[HN Gopher] My Deep Learning Rig
       ___________________________________________________________________
        
       My Deep Learning Rig
        
       Author : jacquesm
       Score  : 20 points
       Date   : 2023-08-15 20:05 UTC (2 hours ago)
        
 (HTM) web link (nonint.com)
 (TXT) w3m dump (nonint.com)
        
       | throwing_away wrote:
       | > This is because without dropping serious $$$ on mellanox high-
       | speed NICs and switches, inter-server communication bandwidth
       | quickly becomes the bottleneck when training large models. I
       | can't afford fancy enterprise grade hardware, so I get around it
       | by keeping my compute all on the same machine. This goal drives
       | many of the choices I made in building out my servers, as you
       | will see.
       | 
       | 10gbe is very cheap now, but I guess that's not enough?
        
         | liuliu wrote:
         | Yeah, you need 100gbe minimal. 10gbe is too little (PCIe
         | bandwidth can be a bottleneck, and that is already clocked
         | around 100GbE (16GB)).
         | 
         | BTW: echo to the author, PSU and in the U.S. (120v) is a major
         | issue why I am limiting to 4-GPUs. Also, it seems 3090 still
         | have NVLink support, wondering why the author haven't put that
         | up. From what I experienced, NVLink does help if you run data
         | parallel training.
        
           | jacquesm wrote:
           | Couldn't you use a 240V dryer socket for that purpose?
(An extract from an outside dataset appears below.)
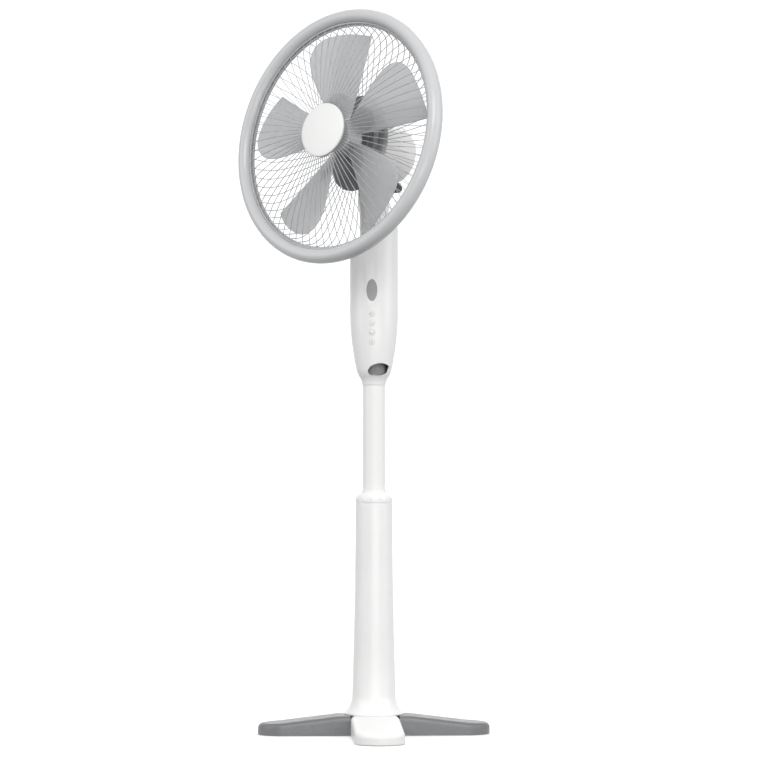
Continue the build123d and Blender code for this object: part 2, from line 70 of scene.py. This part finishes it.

That
           | should get you 7200 Watts on a 30A circuit.
        
         | bradfox2 wrote:
         | 100gbe mellanox connect x cards are not actually that expensive
         | though.
        
           | jacquesm wrote:
           | You'd need a switch too, unless you're going point-to-point
           | but that will eat up PCI slots that you probably would like
           | to use for GPUs.
        
         | LTL_FTC wrote:
         | If these server boards support thunderbolt AIC's, and I believe
         | they might as my Threadripper Pro board does, daisy chaining
         | them together could get you 40Gbps somewhat easily, if that is
         | sufficient.
        
       | hooloovoo_zoo wrote:
       | Interesting, wonder what the actual income from vast.ai looked
       | like.
        
         | jacquesm wrote:
         | Likewise, based on the costs listed on their page I'd say no
         | more than $.8 / hour or so assuming a 50% gross margin for
         | vast.ai.
         | 
         | And that includes energy costs so I assume the OP has a cheap
         | source of power. Here in NL I could not do this profitably,
         | even off solar power it would be more efficient to sell that
         | power to the grid than to use it to drive a GPU rig.
        
       | [deleted]
        
       | doctorpangloss wrote:
       | Without a fully connected NVLink network, the 3090s will be
       | underutilized for models that distribute the layers across
       | multiple GPUs.
       | 
       | If AMD were better supported, it would be most economical to use
       | 4x MI60s for 128GB using an Infinity Fabric bridge. However, in
       | order to get to the end of such a journey, you would have to know
       | something.
        
         | jacquesm wrote:
         | What kind of factor would that be?
        
       ___________________________________________________________________
       (page generated 2023-08-15 23:00 UTC)